**Aim of the exercise**. Output the material below in its entirety, exactly as given.

**Data shown**.
>> begin
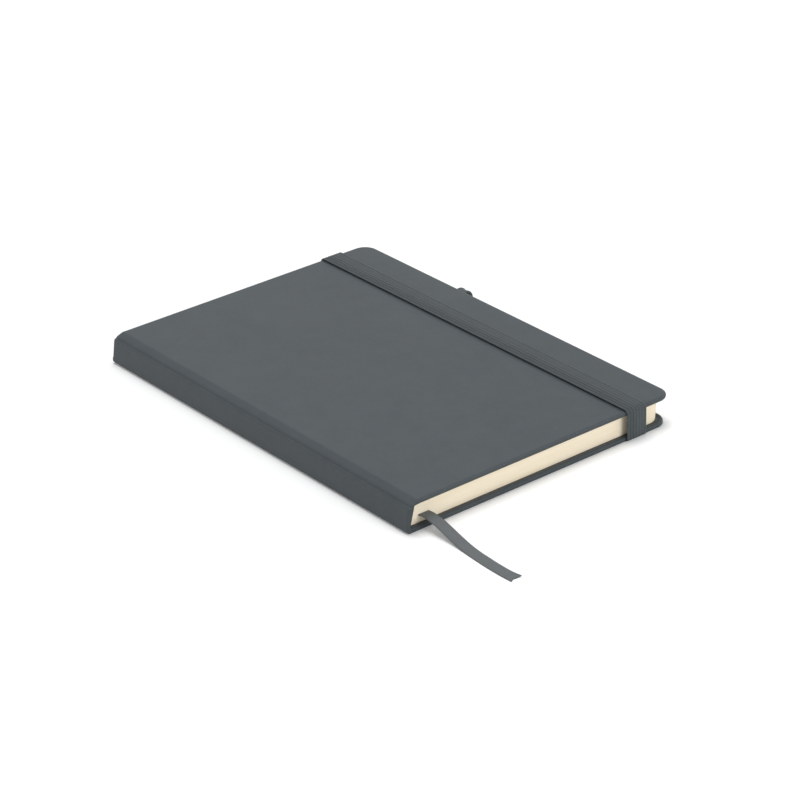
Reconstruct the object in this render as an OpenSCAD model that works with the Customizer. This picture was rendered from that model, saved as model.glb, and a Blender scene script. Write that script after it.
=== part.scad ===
// Hard cover notebook with an elastic closure strap, a pen loop and a ribbon bookmark.
// It lies on its back cover. +X points from the spine to the fore edge and +Y from the tail to the head.
// The origin is the middle of the back cover's outer face, on the surface that the book lies on.

/* [Covers] */
// Width of each cover, from the spine's foot to the fore edge
cover_w = 146; // [105:1:210]
// Height of each cover, from tail to head
cover_h = 210; // [148:1:297]
// Radius of the two corners at each cover's fore edge
corner_r = 7; // [5:0.5:12]
// Thickness of the greyboard in the covers and the spine
board_t = 1.4; // [1.2:0.1:2.5]
// Thickness of the covering material
skin_t = 0.35; // [0.25:0.05:0.5]
// Radius that the covering material makes round a board's edge
edge_r = 0.9; // [0.5:0.05:0.95]
// Width of covering material turned in over a board's inner face
turn_in = 12; // [12:0.5:18]
// Number of pleats that gather the turned-in material round each fore corner
pleats = 5; // [3:1:8]
// Height of the pleats above the cover's inner face
pleat_h = 0.2; // [0.1:0.05:0.3]
// Distance from the cover's edge at which the pleats end
pleat_reach = 2.1; // [1.5:0.1:2.2]

/* [Pages] */
// Thickness of all the leaves together
block_t = 9.5; // [6:0.5:25]
// Distance that the covers stand out past the leaves on three sides
square_w = 2.6; // [1.5:0.1:4]
// Radius of the leaves' two fore corners
page_corner_r = 5; // [3:0.5:10]
// Thickness of one endpaper
endpaper_t = 0.15; // [0.1:0.05:0.3]
// Width of covering material left showing round a pasted endpaper
endpaper_margin = 2.5; // [1.5:0.5:5]

/* [Spine] */
// Width of the flexible joint between the spine's face and a cover board
joint_w = 5.5; // [4.5:0.5:9]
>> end
**Output of the task**.
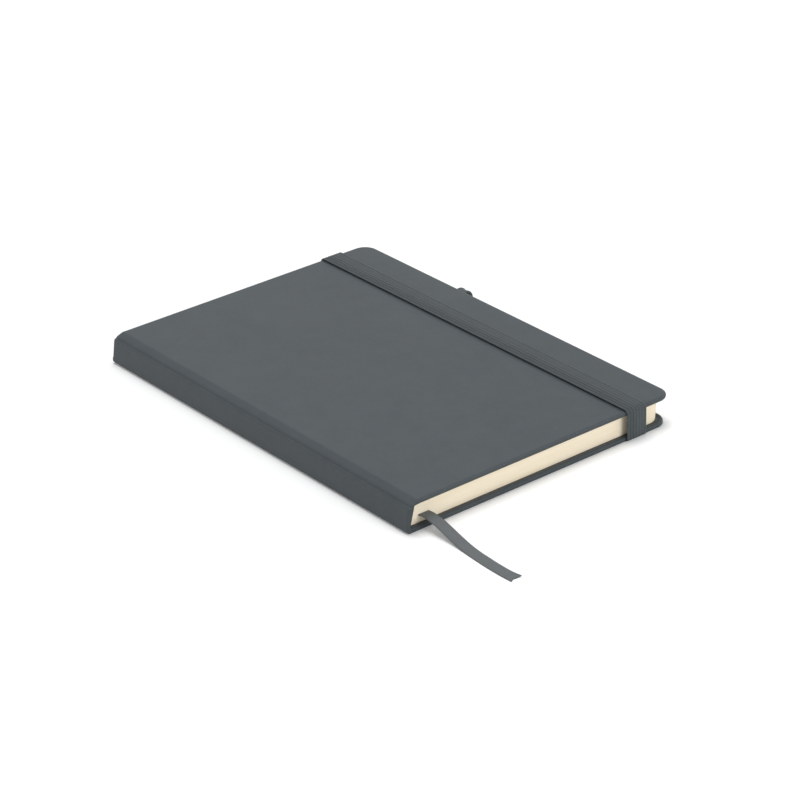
Reconstruct the object in this render as an OpenSCAD model that works with the Customizer. This picture was rendered from that model, saved as model.glb, and a Blender scene script. Write that script after it.
=== part.scad ===
// Hard cover notebook with an elastic closure strap, a pen loop and a ribbon bookmark.
// It lies on its back cover. +X points from the spine to the fore edge and +Y from the tail to the head.
// The origin is the middle of the back cover's outer face, on the surface that the book lies on.

/* [Covers] */
// Width of each cover, from the spine's foot to the fore edge
cover_w = 146; // [105:1:210]
// Height of each cover, from tail to head
cover_h = 210; // [148:1:297]
// Radius of the two corners at each cover's fore edge
corner_r = 7; // [5:0.5:12]
// Thickness of the greyboard in the covers and the spine
board_t = 1.4; // [1.2:0.1:2.5]
// Thickness of the covering material
skin_t = 0.35; // [0.25:0.05:0.5]
// Radius that the covering material makes round a board's edge
edge_r = 0.9; // [0.5:0.05:0.95]
// Width of covering material turned in over a board's inner face
turn_in = 12; // [12:0.5:18]
// Number of pleats that gather the turned-in material round each fore corner
pleats = 5; // [3:1:8]
// Height of the pleats above the cover's inner face
pleat_h = 0.2; // [0.1:0.05:0.3]
// Distance from the cover's edge at which the pleats end
pleat_reach = 2.1; // [1.5:0.1:2.2]

/* [Pages] */
// Thickness of all the leaves together
block_t = 9.5; // [6:0.5:25]
// Distance that the covers stand out past the leaves on three sides
square_w = 2.6; // [1.5:0.1:4]
// Radius of the leaves' two fore corners
page_corner_r = 5; // [3:0.5:10]
// Thickness of one endpaper
endpaper_t = 0.15; // [0.1:0.05:0.3]
// Width of covering material left showing round a pasted endpaper
endpaper_margin = 2.5; // [1.5:0.5:5]

/* [Spine] */
// Width of the flexible joint between the spine's face and a cover board
joint_w = 5.5; // [4.5:0.5:9]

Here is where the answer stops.